- Title: FIJI: COUP LEADER GEORGE SPEIGHT ACCUSES MILITARY OF "ASSASSINATION ATTEMPT".
- Date: 13th June 2000
- Summary: SUVA, FIJI (JUNE 13, 2000) (AGENCY POOL - ACCESS ALL) 1. GV/MV/PAN: COUP LEADER GEORGE SPEIGHT WALKING DOWN STEPS TO GIVE NEWS CONFERENCE/ VARIOUS OF REPORTERS GATHERED (2 SHOTS) 0.20 2. MV/CU: BULLET HOLE IN CAR (2 SHOTS) 0.27 3. CU: (SOUNDBITE) (ENGLISH) SPEIGHT SAYING "The fact that they had fired at us with the intent to kill confirms in my mind what perhaps has been the army's hidden agenda... "But as you can see I am here, I'm alive and well...I am in good cheer and I am not discouraged in any way with regard to the principles of the cause we started on May 19th". 1.08 4. CU: (SOUNDBITE) (ENGLISH) SPEIGHT SAYING "I would like to receive a written apology from the commander confirming the fact that someone in the army, there is a plan within his ranks, he told me last night he was apologetic for what happened..I told him either he is lying or someone within his ranks is and he has absolutely not control over the army". 1.41 5. GV/CU: MILITARY OFFICIAL GIVING STATEMENT (2 SHOTS) 1.52 6. CU: (SOUNDBITE) (ENGLISH) SPEIGHT SAYING "You don't need to be Einstein to work that one out. I don't know what all this concern is about the hostages but it's obvious if anything happens to myself or any part of my group that the hostages, particularly if the army does it like what thepolice are doing, something will happen to the hostages, their lives are in danger, obviously". 2.14 7. MV/MCU: SPEIGHT EXAMINING CAR THAT WAS HIT BY BULLET/ VARIOUS OF ARMED GUARDS AND MILITARY (7 SHOTS) 3.25 Initials Script is copyright Reuters Limited. All rights reserved
- Embargoed: 28th June 2000 13:00
- Keywords:
- Location: SUVA, FIJI
- Country: Fiji
- Reuters ID: LVAF2ZOBV8F08D4F9XD8Z5B43OIA
- Story Text: Fiji coup leader George Speight said on Tuesday that
divine intervention probably saved him from an "assassination
attempt" when troops open fired on his car at a military
checkpoint in the capital Suva.
Speaking for the first time since the incident on
Monday, Speight rejected the military's explanation that the
shooting was a mistake, saying he believed he had "survived a
failed assassination".
"Maybe it was divine intervention," he told reporters
inside the parliamentary complex where he has been holding 31
political hostages since his May 19 coup.

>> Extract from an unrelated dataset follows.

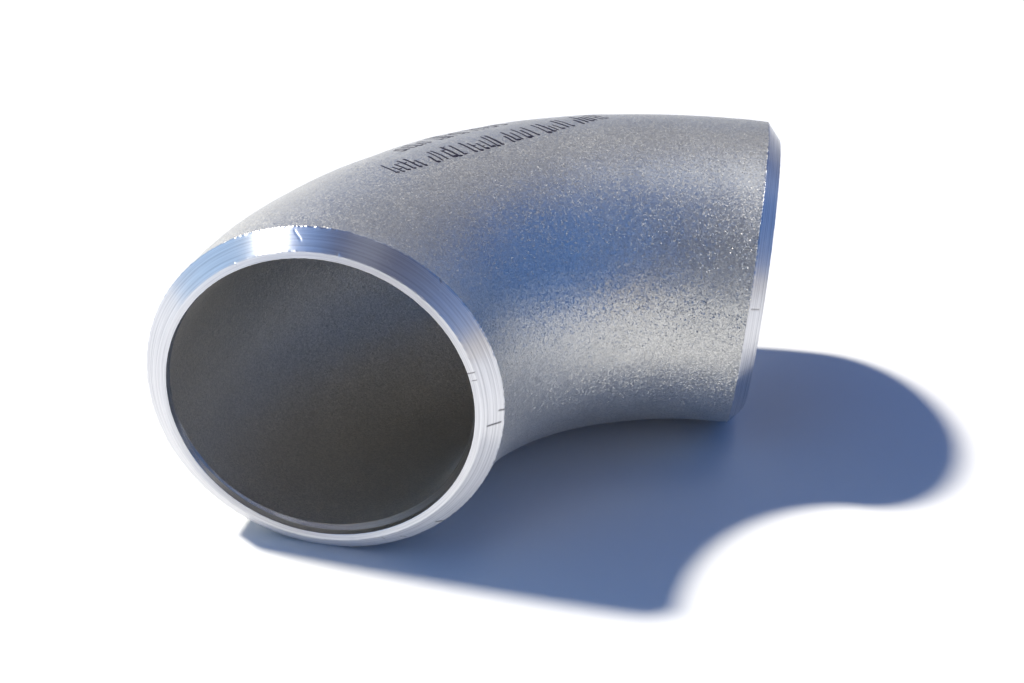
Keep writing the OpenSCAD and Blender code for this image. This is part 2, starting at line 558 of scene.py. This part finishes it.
def turned_steel(name, polished, matt, stretch):
    """Bright turned stainless: fine concentric tool lines that stretch reflections across them."""
    n = Nodes(name)
    run = n.attribute("run").outputs["Vector"]
    wear = n.attribute("wear").outputs["Fac"]
    split = n.add("ShaderNodeSeparateXYZ", {"Vector": run})
    across = split.outputs["X"]
    drift = n.noise(n.vector("MULTIPLY", run, (0, 1 / (14 * MM), 1 / (14 * MM))), 1.0, 1.0, 0.5)
    lane = n.math("ADD", across, n.math("MULTIPLY", drift, 0.05 * MM))
    lane_place = n.add("ShaderNodeCombineXYZ", {"X": lane}).outputs["Vector"]
    lines = n.noise(lane_place, 1 / (0.10 * MM), 3.0, 0.75)
    broad = n.noise(lane_place, 1 / (0.32 * MM), 1.0, 0.6)
    streak = n.noise(n.vector("MULTIPLY", run, (1 / (0.12 * MM), 1 / (6 * MM), 1 / (6 * MM))),
                     1.0, 2.0, 0.6)
    tone = n.math("ADD", n.math("MULTIPLY", lines, 0.35),
                  n.math("ADD", n.math("MULTIPLY", broad, 0.40), n.math("MULTIPLY", streak, 0.25)))
    colour = n.ramp(tone, [(0.36, (0.53, 0.53, 0.55)), (0.50, (0.76, 0.76, 0.77)),
                           (0.64, (0.92, 0.92, 0.93))])
    # painted shade in the nicks (positive values) and painted glints on them (negative values)
    darkened = n.mix(n.math("MAXIMUM", wear, 0.0, clamp=True), colour, (0.05, 0.045, 0.05, 1))
    worn = n.mix(n.math("MAXIMUM", n.math("MULTIPLY", wear, -1.0), 0.0, clamp=True), darkened,
                 (0.95, 0.95, 0.95, 1))
    roughness = n.remap(tone, 0.3, 0.7, matt, polished)
    height = n.math("ADD", n.math("MULTIPLY", lines, 0.7), n.math("MULTIPLY", streak, 0.3))
    bumped = n.bump(height, 0.006 * MM, 0.8)
    return n.finish({"Base Color": worn, "Metallic": 1.0, "Roughness": roughness, "Normal": bumped,
                     "Anisotropic": stretch, "Tangent": n.attribute("profile").outputs["Vector"]})


def marking_ink():
    """Printed ink, broken where grains of the wall stand through it."""
    n = Nodes("marking_ink")
    place = n.object_place()
    cover = n.noise(place, 1 / (0.22 * MM), 2.0, 0.6)
    colour = n.ramp(cover, [(0.35, (0.004, 0.003, 0.007)), (0.64, (0.014, 0.009, 0.022)),
                            (0.76, (0.20, 0.18, 0.22))])
    roughness = n.remap(cover, 0.3, 0.7, 0.55, 0.40)
    bumped = n.bump(cover, 0.03 * MM)
    return n.finish({"Base Color": colour, "Roughness": roughness, "Normal": bumped,
                     "Specular IOR Level": 0.4})


def pale_floor():
    n = Nodes("pale_floor")
    place = n.object_place()
    cloud = n.noise(place, 1 / 0.08, 3.0, 0.5)
    colour = n.ramp(cloud, [(0.3, (0.735, 0.735, 0.735)), (0.7, (0.755, 0.755, 0.755))])
    return n.finish({"Base Color": colour, "Roughness": 0.5, "Specular IOR Level": 0.2})


# ---------------------------------------------------------------- printed marks
MARK_ROWS = [  # angle along the bend and around the pipe of the first bar's foot, and places for bars
    (23.6, 89, 41),
    (31.4, 75, 21),
]
ROW_HEADING = math.radians(49.7)
GROUP_PLACES = 7
BAR_PITCH = 1.0 * MM
BAR_HEIGHT = 4.4 * MM
BAR_WIDTH = 0.46 * MM


def top_of_pipe(spot):
    """Angles along the bend and around the pipe of the wall's top above a point seen in plan."""
    reach = np.hypot(BEND_R - spot[..., 0], spot[..., 1])
    around = np.arccos((reach - BEND_R) / PIPE_R)
    return np.arctan2(spot[..., 1], BEND_R - spot[..., 0]), around


def stroke(start, end, width):
    """A thin film of ink along a straight line, given in plan, on the top of the wall."""
    start, end = np.array(start), np.array(end)
    length = np.linalg.norm(end - start)
    rows = max(3, int(length / (0.2 * MM)) + 1)
    share = np.linspace(0, 1, rows)[:, None]
    across = np.linspace(-1, 1, 5)[None, :]
    way = (end - start) / length
    side = np.array([-way[1], way[0]])
    from_end = np.minimum(share, 1 - share) * length
    rounded = np.sqrt(np.clip(1 - (1 - np.minimum(from_end / (width / 2), 1)) ** 2, 0.05, 1))
    spot = start + way * (share * length)[..., None] + side * (across * rounded * width / 2)[..., None]
    along, around = top_of_pipe(spot)
    base = bend_point(along, around, PIPE_R)
    normals = bend_normal(along, around)
    base = base + normals * outer_unevenness(base)[..., None]
    edge = (np.abs(across) > 0.9) | (share < 0.01) | (share > 0.99)
    top = base + normals * (np.where(edge, -0.008, 0.014) * MM)[..., None]
    under = base - normals * 0.016 * MM
    count = rows * 5
    faces = [grid_faces(rows, 5, 0, closed=False), grid_faces(rows, 5, count, closed=False, flip=True)]
    ring = list(range(5)) + [r * 5 + 4 for r in range(1, rows)]
    ring += [(rows - 1) * 5 + i for i in range(3, -1, -1)] + [r * 5 for r in range(rows - 2, 0, -1)]
    ring = np.array(ring)
    after = np.roll(ring, -1)
    faces.append(np.stack([ring, ring + count, after + count, after], -1))
    return np.concatenate([top.reshape(-1, 3), under.reshape(-1, 3)]), np.concatenate(faces)


def make_marks(ink):
    """Straight rows of bars with short feet, in groups: a printed pattern that spells nothing."""
    rng = np.random.default_rng(40)
    onward = np.array([math.cos(ROW_HEADING), math.sin(ROW_HEADING)])
    outward = np.array([-onward[1], onward[0]])
    points, faces, count = [], [], 0
    for along, around, places in MARK_ROWS:
        corner = bend_point(math.radians(along), math.radians(around), PIPE_R)[:2]
        for place in range(places):
            if place % GROUP_PLACES == GROUP_PLACES - 1:
                continue
            foot = corner + onward * (place * BAR_PITCH + BAR_WIDTH / 2 + rng.uniform(-0.1, 0.1) * MM)
            tall = BAR_HEIGHT * rng.choice([1.0, 0.95, 0.58, 0.74])
            lean = onward * rng.uniform(-0.2, 0.25) * MM
            lines = [(foot, foot + outward * tall + lean, BAR_WIDTH * rng.uniform(0.8, 1.25))]
            if rng.random() < 0.78:
                low = foot + outward * rng.uniform(0.1, 0.35) * MM
                lines.append((low - onward * 0.25 * MM, low + onward * rng.uniform(0.4, 0.9) * MM,
                              rng.uniform(0.6, 0.95) * MM))
            if rng.random() < 0.4:
                middle = foot + outward * tall * rng.choice([0.45, 0.6, 0.9])
                lines.append((middle, middle + onward * rng.uniform(0.45, 0.75) * MM, 0.42 * MM))
            for a, b, width in lines:
                p, f = stroke(a, b, width)
                points.append(p)
                faces.append(f + count)
                count += len(p)
    points, faces = np.concatenate(points), np.concatenate(faces)
    piece = make_piece("ink_print", points, faces, np.zeros(len(faces)), [ink])
    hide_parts("ink_marks")


# ---------------------------------------------------------------- studio
KEY_AZIMUTH = math.radians(-95.5)
KEY_ELEVATION = math.radians(51.3)
KEY_ANGLE = math.radians(4.5)
KEY_STRENGTH = 5.6
SKY_STRENGTH = 1.0


def direction(azimuth, elevation):
    """Azimuth 0 looks from -Y, the camera's side, and a quarter turn is +X."""
    flat = math.cos(elevation)
    return Vector((math.sin(azimuth) * flat, -math.cos(azimuth) * flat, math.sin(elevation)))


def make_floor():
    size = 3.0
    mesh = bpy.data.meshes.new("floor")
    mesh.from_pydata([(-size, -size, FLOOR_Z), (size, -size, FLOOR_Z), (size, size, FLOOR_Z),
                      (-size, size, FLOOR_Z)], [], [(0, 1, 2, 3)])
    mesh.materials.append(pale_floor())
    floor = bpy.data.objects.new("floor", mesh)
    bpy.context.scene.collection.objects.link(floor)


def make_key():
    data = bpy.data.lights.new("key", "SUN")
    data.angle = KEY_ANGLE
    data.energy = KEY_STRENGTH
    data.color = (1.0, 0.95, 0.84)
    key = bpy.data.objects.new("key", data)
    way = direction(KEY_AZIMUTH, KEY_ELEVATION)
    key.location = way
    key.rotation_mode = "QUATERNION"
    key.rotation_quaternion = way.to_track_quat("Z", "Y")
    bpy.context.scene.collection.objects.link(key)


# The dome by height, from straight down at 0 to straight up at 1
DOME = [(0.0, (0.60, 0.60, 0.60)), (0.50, (0.90, 0.79, 0.60)), (0.525, (0.62, 0.58, 0.50)),
        (0.555, (0.18, 0.28, 0.52)), (0.60, (0.07, 0.19, 0.50)), (0.72, (0.018, 0.075, 0.31)),
        (1.0, (0.015, 0.05, 0.23))]
# Soft patches on it: azimuth, elevation, radius where it is full and where it ends, colour
PATCHES = [
    (-78, 16, 14, 46, (0.46, 0.76, 1.18)),
    (-34, 47, 5, 21, (0.28, 0.66, 1.45)),
    (172, 38, 6, 30, (0.24, 0.24, 0.28)),
    (92, 28, 12, 46, (0.010, 0.16, 0.56)),
    (18, 40, 14, 38, (0.030, 0.030, 0.065)),
    (66, 4, 3, 11, (1.25, 0.95, 0.45)),
    (130, 79, 4, 15, (1.40, 1.50, 1.70)),
]


def make_sky():
    """A soft cool dome, paler at the horizon, with a pale patch behind and a dim one by the camera."""
    world = bpy.data.worlds.new("studio")
    bpy.context.scene.world = world
    world.use_nodes = True
    n = Nodes.__new__(Nodes)
    n.tree = world.node_tree
    n.tree.nodes.clear()
    way = n.add("ShaderNodeTexCoord").outputs["Generated"]
    height = n.add("ShaderNodeSeparateXYZ", {"Vector": way}).outputs["Z"]
    colour = n.ramp(n.remap(height, -1, 1, 0, 1), DOME)
    for azimuth, elevation, full, end, patch_colour in PATCHES:
        centre = direction(math.radians(azimuth), math.radians(elevation))
        nearness = n.vector("DOT_PRODUCT", way, tuple(centre))
        share = n.add("ShaderNodeMapRange", {
            "Value": nearness, "From Min": math.cos(math.radians(end)),
            "From Max": math.cos(math.radians(full))}, interpolation_type="SMOOTHSTEP")
        colour = n.mix(share.outputs["Result"], colour, (*patch_colour, 1))
    background = n.add("ShaderNodeBackground", {"Color": colour, "Strength": SKY_STRENGTH})
    out = n.add("ShaderNodeOutputWorld")
    n.tree.links.new(background.outputs[0], out.inputs["Surface"])


# ---------------------------------------------------------------- put together
make_camera()
outer_skin = blasted_steel("blasted_outer", (0.64, 0.63, 0.59), 0.17, (1.15, 0.42), (0.30, 0.74))
bore_skin = blasted_steel("blasted_bore", (0.56, 0.53, 0.47), 0.14, (0.36, 2.2), (0.44, 0.70))
end_materials = [outer_skin, turned_steel("turned_face", 0.34, 0.42, 0.97), bore_skin,
                 turned_steel("turned_mouth", 0.18, 0.24, 0.7)]
make_wall(outer_skin, bore_skin)
make_end("front_end", "front_weld_end", False, FRONT_NICKS, end_materials)
make_end("side_end", "side_weld_end", True, SIDE_NICKS, end_materials)
make_marks(marking_ink())
make_floor()
make_key()
make_sky()
bpy.context.scene.view_settings.view_transform = "Standard"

Speight said that if he had been shot his supporters would
have harmed the hostages, who include deposed ethnic Indian
Prime Minister Mahendra Chaudhry.
"All the Fijians in Fiji would have risen up in anger.
Some of them would have taken their anger out on the
hostages," Speight said.
Speight and his men stormed parliament on May 19,
capturing the country's first ethnic Indian prime minister and
senior members of his Labour Party.
Speight says his coup was necessary to protect the rights
of indigenous Fijians.He says he wants to strip ethnic
Indians, who make up 44 percent of the population, of
political power.
In response, the military took over the government and
declared martial law.Soldiers with shoot-to-kill orders man
roadblocks all around the South Pacific nation.
On Monday, troops fired at a motorcade carrying Speight
after the lead car failed to stop at a military checkpoint
near the parliamentary compound.No one was injured.
A Speight spokesman said on Monday that supporters had to
be restrained from storming the capital Suva in retaliation.
Armed Speight supporters have in the past gone on rampages in
Suva, destroying a TV station and shooting dead a policeman.